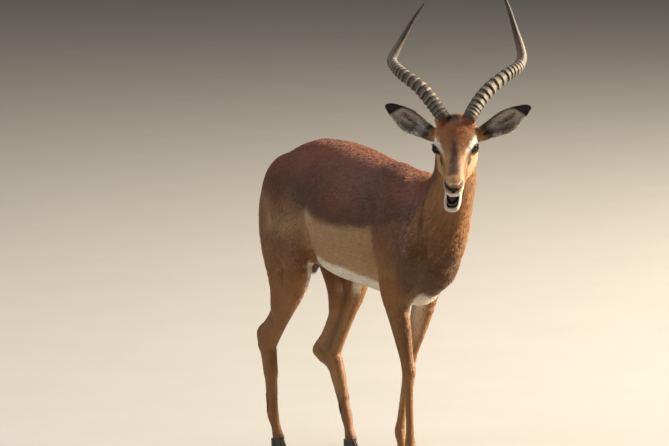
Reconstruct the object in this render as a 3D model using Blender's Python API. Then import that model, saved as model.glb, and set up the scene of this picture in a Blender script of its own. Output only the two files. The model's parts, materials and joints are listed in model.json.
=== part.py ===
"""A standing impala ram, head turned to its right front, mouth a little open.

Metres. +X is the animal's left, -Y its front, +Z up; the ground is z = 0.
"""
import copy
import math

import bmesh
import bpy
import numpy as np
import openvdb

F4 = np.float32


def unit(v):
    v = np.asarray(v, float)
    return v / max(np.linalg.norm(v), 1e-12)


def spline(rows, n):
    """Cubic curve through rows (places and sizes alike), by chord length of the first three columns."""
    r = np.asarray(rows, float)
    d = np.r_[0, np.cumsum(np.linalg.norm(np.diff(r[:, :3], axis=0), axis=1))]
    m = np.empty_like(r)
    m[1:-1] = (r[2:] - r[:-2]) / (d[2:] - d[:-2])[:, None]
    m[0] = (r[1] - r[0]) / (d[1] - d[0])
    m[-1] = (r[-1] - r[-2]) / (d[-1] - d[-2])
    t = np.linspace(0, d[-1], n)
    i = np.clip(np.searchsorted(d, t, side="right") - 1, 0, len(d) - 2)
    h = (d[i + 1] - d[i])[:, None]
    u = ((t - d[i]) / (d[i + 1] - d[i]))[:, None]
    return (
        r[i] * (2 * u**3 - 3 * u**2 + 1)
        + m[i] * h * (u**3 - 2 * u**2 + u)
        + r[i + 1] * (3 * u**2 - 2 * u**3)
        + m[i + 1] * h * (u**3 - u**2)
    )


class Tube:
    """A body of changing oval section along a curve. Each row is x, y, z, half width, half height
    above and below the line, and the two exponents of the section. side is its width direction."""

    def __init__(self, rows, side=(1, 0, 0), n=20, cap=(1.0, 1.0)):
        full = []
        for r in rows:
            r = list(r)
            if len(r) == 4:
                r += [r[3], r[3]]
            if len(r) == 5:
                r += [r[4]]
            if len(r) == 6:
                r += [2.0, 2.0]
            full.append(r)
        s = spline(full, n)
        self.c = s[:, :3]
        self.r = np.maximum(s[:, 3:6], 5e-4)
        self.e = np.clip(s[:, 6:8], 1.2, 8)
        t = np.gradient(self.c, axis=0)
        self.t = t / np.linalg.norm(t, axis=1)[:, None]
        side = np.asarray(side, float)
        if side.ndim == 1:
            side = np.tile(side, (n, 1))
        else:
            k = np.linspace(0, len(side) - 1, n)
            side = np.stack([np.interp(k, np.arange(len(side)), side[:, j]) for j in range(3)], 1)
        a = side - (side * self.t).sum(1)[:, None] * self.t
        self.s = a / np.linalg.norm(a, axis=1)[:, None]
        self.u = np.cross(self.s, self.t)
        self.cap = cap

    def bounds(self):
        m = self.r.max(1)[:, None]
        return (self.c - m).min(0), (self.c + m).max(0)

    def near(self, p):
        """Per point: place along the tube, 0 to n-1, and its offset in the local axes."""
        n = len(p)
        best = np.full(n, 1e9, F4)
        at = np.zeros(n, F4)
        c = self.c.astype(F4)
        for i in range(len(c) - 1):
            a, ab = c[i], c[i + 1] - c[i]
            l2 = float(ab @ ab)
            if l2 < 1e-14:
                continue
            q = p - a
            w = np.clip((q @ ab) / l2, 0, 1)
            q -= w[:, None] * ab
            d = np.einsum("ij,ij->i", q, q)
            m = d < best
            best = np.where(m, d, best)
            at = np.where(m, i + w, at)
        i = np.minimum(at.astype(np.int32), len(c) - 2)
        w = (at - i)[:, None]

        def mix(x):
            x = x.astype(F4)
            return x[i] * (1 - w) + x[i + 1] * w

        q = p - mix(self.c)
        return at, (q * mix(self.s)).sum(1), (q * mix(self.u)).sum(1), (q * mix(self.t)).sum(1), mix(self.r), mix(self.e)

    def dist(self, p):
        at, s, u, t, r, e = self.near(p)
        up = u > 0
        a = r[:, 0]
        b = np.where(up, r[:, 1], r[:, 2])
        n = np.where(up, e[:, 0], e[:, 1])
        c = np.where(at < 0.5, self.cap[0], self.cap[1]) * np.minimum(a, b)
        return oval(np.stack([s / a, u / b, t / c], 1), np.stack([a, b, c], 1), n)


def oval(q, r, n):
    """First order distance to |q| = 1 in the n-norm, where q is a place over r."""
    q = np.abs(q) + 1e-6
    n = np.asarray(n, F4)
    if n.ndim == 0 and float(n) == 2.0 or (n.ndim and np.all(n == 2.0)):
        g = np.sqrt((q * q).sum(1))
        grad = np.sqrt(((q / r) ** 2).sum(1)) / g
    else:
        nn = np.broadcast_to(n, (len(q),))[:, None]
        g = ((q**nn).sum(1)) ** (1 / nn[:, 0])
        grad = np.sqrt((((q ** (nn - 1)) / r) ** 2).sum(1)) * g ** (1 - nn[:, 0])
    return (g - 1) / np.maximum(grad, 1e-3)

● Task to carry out
Nothing should be changed: write out all of the data as is.

● Written reply
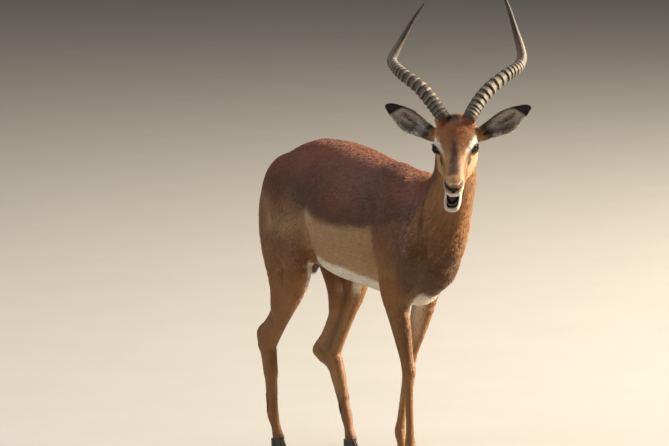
Reconstruct the object in this render as a 3D model using Blender's Python API. Then import that model, saved as model.glb, and set up the scene of this picture in a Blender script of its own. Output only the two files. The model's parts, materials and joints are listed in model.json.
=== part.py ===
"""A standing impala ram, head turned to its right front, mouth a little open.

Metres. +X is the animal's left, -Y its front, +Z up; the ground is z = 0.
"""
import copy
import math

import bmesh
import bpy
import numpy as np
import openvdb

F4 = np.float32


def unit(v):
    v = np.asarray(v, float)
    return v / max(np.linalg.norm(v), 1e-12)


def spline(rows, n):
    """Cubic curve through rows (places and sizes alike), by chord length of the first three columns."""
    r = np.asarray(rows, float)
    d = np.r_[0, np.cumsum(np.linalg.norm(np.diff(r[:, :3], axis=0), axis=1))]
    m = np.empty_like(r)
    m[1:-1] = (r[2:] - r[:-2]) / (d[2:] - d[:-2])[:, None]
    m[0] = (r[1] - r[0]) / (d[1] - d[0])
    m[-1] = (r[-1] - r[-2]) / (d[-1] - d[-2])
    t = np.linspace(0, d[-1], n)
    i = np.clip(np.searchsorted(d, t, side="right") - 1, 0, len(d) - 2)
    h = (d[i + 1] - d[i])[:, None]
    u = ((t - d[i]) / (d[i + 1] - d[i]))[:, None]
    return (
        r[i] * (2 * u**3 - 3 * u**2 + 1)
        + m[i] * h * (u**3 - 2 * u**2 + u)
        + r[i + 1] * (3 * u**2 - 2 * u**3)
        + m[i + 1] * h * (u**3 - u**2)
    )


class Tube:
    """A body of changing oval section along a curve. Each row is x, y, z, half width, half height
    above and below the line, and the two exponents of the section. side is its width direction."""

    def __init__(self, rows, side=(1, 0, 0), n=20, cap=(1.0, 1.0)):
        full = []
        for r in rows:
            r = list(r)
            if len(r) == 4:
                r += [r[3], r[3]]
            if len(r) == 5:
                r += [r[4]]
            if len(r) == 6:
                r += [2.0, 2.0]
            full.append(r)
        s = spline(full, n)
        self.c = s[:, :3]
        self.r = np.maximum(s[:, 3:6], 5e-4)
        self.e = np.clip(s[:, 6:8], 1.2, 8)
        t = np.gradient(self.c, axis=0)
        self.t = t / np.linalg.norm(t, axis=1)[:, None]
        side = np.asarray(side, float)
        if side.ndim == 1:
            side = np.tile(side, (n, 1))
        else:
            k = np.linspace(0, len(side) - 1, n)
            side = np.stack([np.interp(k, np.arange(len(side)), side[:, j]) for j in range(3)], 1)
        a = side - (side * self.t).sum(1)[:, None] * self.t
        self.s = a / np.linalg.norm(a, axis=1)[:, None]
        self.u = np.cross(self.s, self.t)
        self.cap = cap

    def bounds(self):
        m = self.r.max(1)[:, None]
        return (self.c - m).min(0), (self.c + m).max(0)

    def near(self, p):
        """Per point: place along the tube, 0 to n-1, and its offset in the local axes."""
        n = len(p)
        best = np.full(n, 1e9, F4)
        at = np.zeros(n, F4)
        c = self.c.astype(F4)
        for i in range(len(c) - 1):
            a, ab = c[i], c[i + 1] - c[i]
            l2 = float(ab @ ab)
            if l2 < 1e-14:
                continue
            q = p - a
            w = np.clip((q @ ab) / l2, 0, 1)
            q -= w[:, None] * ab
            d = np.einsum("ij,ij->i", q, q)
            m = d < best
            best = np.where(m, d, best)
            at = np.where(m, i + w, at)
        i = np.minimum(at.astype(np.int32), len(c) - 2)
        w = (at - i)[:, None]

        def mix(x):
            x = x.astype(F4)
            return x[i] * (1 - w) + x[i + 1] * w

        q = p - mix(self.c)
        return at, (q * mix(self.s)).sum(1), (q * mix(self.u)).sum(1), (q * mix(self.t)).sum(1), mix(self.r), mix(self.e)

    def dist(self, p):
        at, s, u, t, r, e = self.near(p)
        up = u > 0
        a = r[:, 0]
        b = np.where(up, r[:, 1], r[:, 2])
        n = np.where(up, e[:, 0], e[:, 1])
        c = np.where(at < 0.5, self.cap[0], self.cap[1]) * np.minimum(a, b)
        return oval(np.stack([s / a, u / b, t / c], 1), np.stack([a, b, c], 1), n)


def oval(q, r, n):
    """First order distance to |q| = 1 in the n-norm, where q is a place over r."""
    q = np.abs(q) + 1e-6
    n = np.asarray(n, F4)
    if n.ndim == 0 and float(n) == 2.0 or (n.ndim and np.all(n == 2.0)):
        g = np.sqrt((q * q).sum(1))
        grad = np.sqrt(((q / r) ** 2).sum(1)) / g
    else:
        nn = np.broadcast_to(n, (len(q),))[:, None]
        g = ((q**nn).sum(1)) ** (1 / nn[:, 0])
        grad = np.sqrt((((q ** (nn - 1)) / r) ** 2).sum(1)) * g ** (1 - nn[:, 0])
    return (g - 1) / np.maximum(grad, 1e-3)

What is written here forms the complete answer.